Written request »
Pull out every line below containing the word "that".

Data shown »
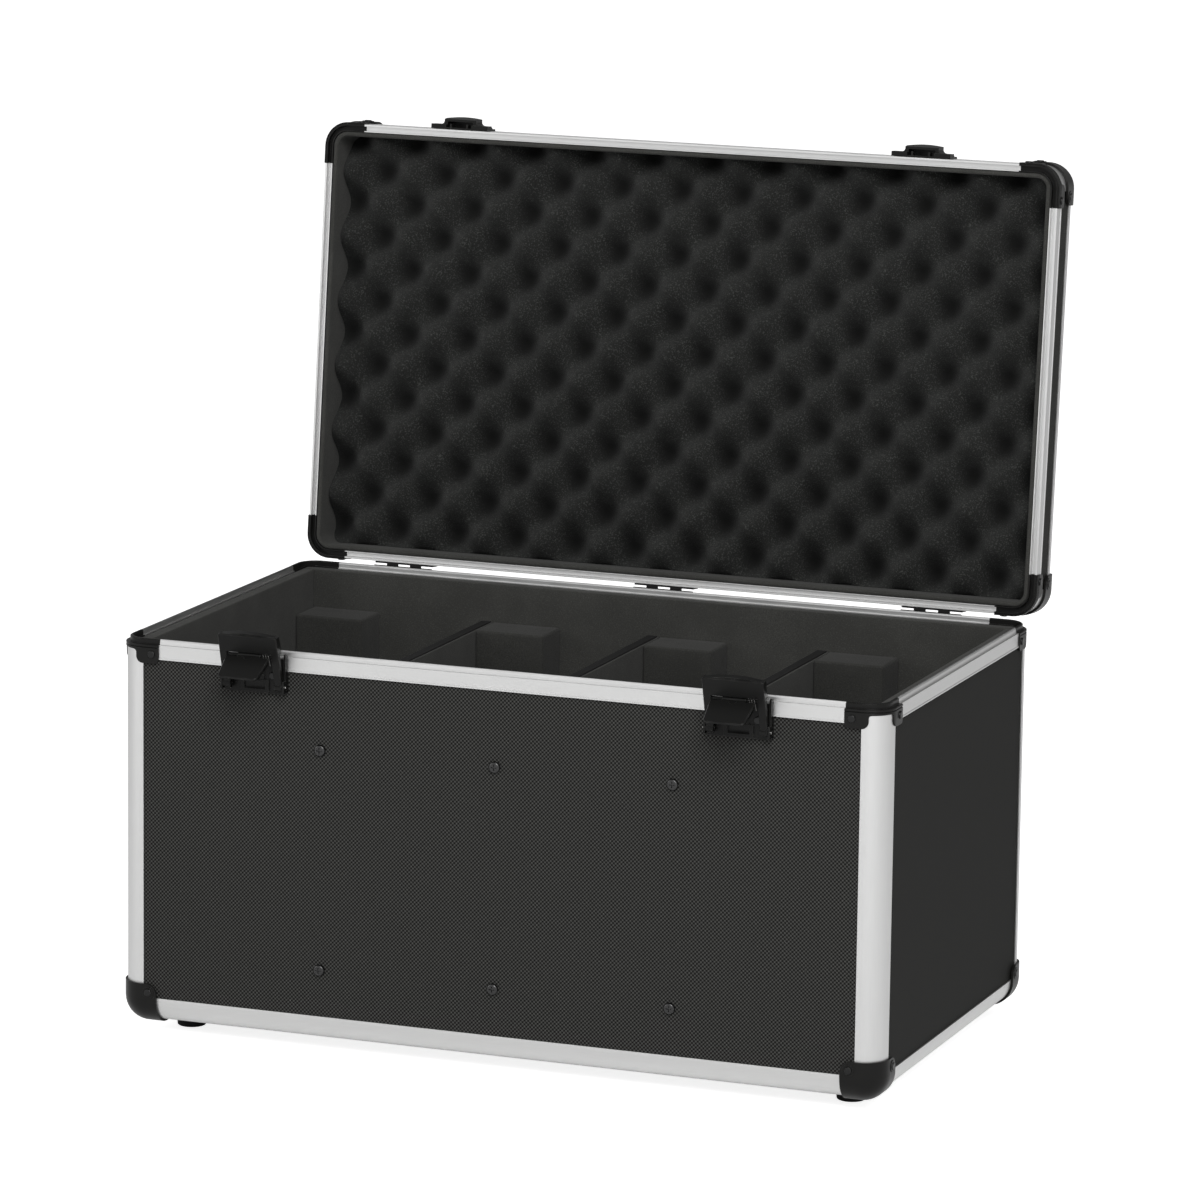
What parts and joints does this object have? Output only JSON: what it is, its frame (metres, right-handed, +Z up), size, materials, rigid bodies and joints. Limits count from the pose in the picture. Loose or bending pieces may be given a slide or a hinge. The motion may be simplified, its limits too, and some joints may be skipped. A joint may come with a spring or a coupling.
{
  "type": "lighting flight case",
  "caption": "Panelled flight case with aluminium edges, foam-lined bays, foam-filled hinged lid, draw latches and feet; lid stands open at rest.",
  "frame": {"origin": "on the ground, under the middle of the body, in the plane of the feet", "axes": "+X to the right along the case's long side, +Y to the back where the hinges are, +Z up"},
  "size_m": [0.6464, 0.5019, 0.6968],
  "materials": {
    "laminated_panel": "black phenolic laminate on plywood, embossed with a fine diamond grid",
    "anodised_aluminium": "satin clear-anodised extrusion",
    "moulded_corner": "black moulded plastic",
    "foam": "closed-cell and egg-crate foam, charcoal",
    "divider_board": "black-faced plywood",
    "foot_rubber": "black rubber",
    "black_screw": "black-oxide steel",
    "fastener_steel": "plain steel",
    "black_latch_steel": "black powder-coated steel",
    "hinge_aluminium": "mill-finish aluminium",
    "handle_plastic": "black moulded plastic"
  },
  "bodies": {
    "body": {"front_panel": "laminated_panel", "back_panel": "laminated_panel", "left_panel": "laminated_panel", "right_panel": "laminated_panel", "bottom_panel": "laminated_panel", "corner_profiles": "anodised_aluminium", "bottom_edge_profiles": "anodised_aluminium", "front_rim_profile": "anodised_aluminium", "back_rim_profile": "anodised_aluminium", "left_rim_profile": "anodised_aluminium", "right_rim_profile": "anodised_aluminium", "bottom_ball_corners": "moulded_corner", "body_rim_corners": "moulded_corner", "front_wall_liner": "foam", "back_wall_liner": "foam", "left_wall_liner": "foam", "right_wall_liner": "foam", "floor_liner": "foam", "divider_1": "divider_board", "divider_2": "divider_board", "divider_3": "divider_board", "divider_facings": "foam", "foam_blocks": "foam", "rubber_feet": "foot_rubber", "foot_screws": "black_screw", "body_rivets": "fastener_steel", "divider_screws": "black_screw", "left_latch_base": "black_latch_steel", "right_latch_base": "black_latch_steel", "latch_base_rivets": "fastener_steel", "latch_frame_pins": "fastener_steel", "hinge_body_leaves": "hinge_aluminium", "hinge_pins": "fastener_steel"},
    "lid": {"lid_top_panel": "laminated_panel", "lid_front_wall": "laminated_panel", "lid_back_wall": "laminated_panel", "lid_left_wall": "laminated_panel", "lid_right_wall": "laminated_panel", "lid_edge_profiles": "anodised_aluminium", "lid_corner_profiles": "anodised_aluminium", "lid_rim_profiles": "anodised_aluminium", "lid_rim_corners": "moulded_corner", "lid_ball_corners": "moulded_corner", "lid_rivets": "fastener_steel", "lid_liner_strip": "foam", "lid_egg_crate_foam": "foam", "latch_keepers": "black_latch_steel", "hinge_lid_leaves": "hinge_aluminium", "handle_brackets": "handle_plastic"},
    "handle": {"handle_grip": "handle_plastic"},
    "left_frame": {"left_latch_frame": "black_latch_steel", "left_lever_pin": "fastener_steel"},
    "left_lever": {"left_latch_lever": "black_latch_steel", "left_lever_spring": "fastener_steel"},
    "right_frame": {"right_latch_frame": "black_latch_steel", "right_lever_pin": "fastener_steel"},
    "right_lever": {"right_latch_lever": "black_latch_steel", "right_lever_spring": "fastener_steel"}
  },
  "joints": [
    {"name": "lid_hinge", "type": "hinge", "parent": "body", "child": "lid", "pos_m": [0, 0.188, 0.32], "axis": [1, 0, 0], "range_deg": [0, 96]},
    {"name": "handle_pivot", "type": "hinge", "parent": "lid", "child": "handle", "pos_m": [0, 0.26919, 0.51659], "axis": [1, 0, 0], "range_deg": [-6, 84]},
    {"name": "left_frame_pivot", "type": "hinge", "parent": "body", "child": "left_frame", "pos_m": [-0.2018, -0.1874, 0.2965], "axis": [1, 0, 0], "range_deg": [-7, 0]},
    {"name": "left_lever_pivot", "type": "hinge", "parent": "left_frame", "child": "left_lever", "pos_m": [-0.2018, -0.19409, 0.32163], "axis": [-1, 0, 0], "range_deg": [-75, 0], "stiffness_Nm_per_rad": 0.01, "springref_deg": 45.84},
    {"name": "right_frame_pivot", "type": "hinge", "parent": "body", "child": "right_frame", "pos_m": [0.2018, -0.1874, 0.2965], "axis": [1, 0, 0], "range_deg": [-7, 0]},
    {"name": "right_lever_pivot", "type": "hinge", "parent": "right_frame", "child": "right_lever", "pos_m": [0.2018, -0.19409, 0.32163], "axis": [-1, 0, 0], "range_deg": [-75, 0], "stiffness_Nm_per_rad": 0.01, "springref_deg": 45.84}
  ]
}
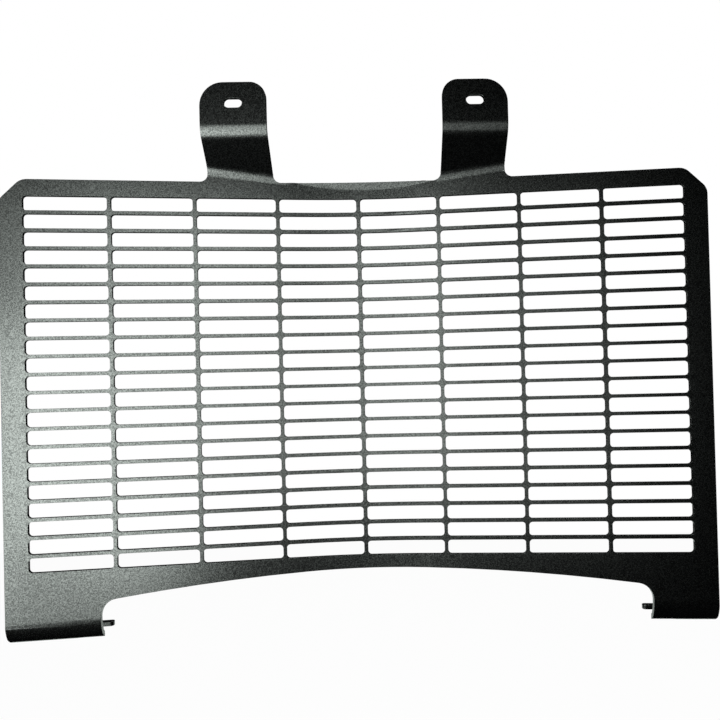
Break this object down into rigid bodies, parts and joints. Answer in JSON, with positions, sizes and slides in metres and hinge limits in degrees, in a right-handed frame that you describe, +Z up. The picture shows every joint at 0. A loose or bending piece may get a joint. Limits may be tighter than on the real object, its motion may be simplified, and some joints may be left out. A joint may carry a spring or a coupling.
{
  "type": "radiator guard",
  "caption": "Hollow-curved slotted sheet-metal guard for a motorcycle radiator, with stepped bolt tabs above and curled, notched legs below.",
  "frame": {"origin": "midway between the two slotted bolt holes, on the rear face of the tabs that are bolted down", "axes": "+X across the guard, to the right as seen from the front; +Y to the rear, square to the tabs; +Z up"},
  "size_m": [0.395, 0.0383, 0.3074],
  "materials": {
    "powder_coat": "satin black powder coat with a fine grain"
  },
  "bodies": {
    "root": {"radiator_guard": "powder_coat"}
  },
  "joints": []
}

Task output »
Break this object down into rigid bodies, parts and joints. Answer in JSON, with positions, sizes and slides in metres and hinge limits in degrees, in a right-handed frame that you describe, +Z up. The picture shows every joint at 0. A loose or bending piece may get a joint. Limits may be tighter than on the real object, its motion may be simplified, and some joints may be left out. A joint may carry a spring or a coupling.
  "frame": {"origin": "midway between the two slotted bolt holes, on the rear face of the tabs that are bolted down", "axes": "+X across the guard, to the right as seen from the front; +Y to the rear, square to the tabs; +Z up"},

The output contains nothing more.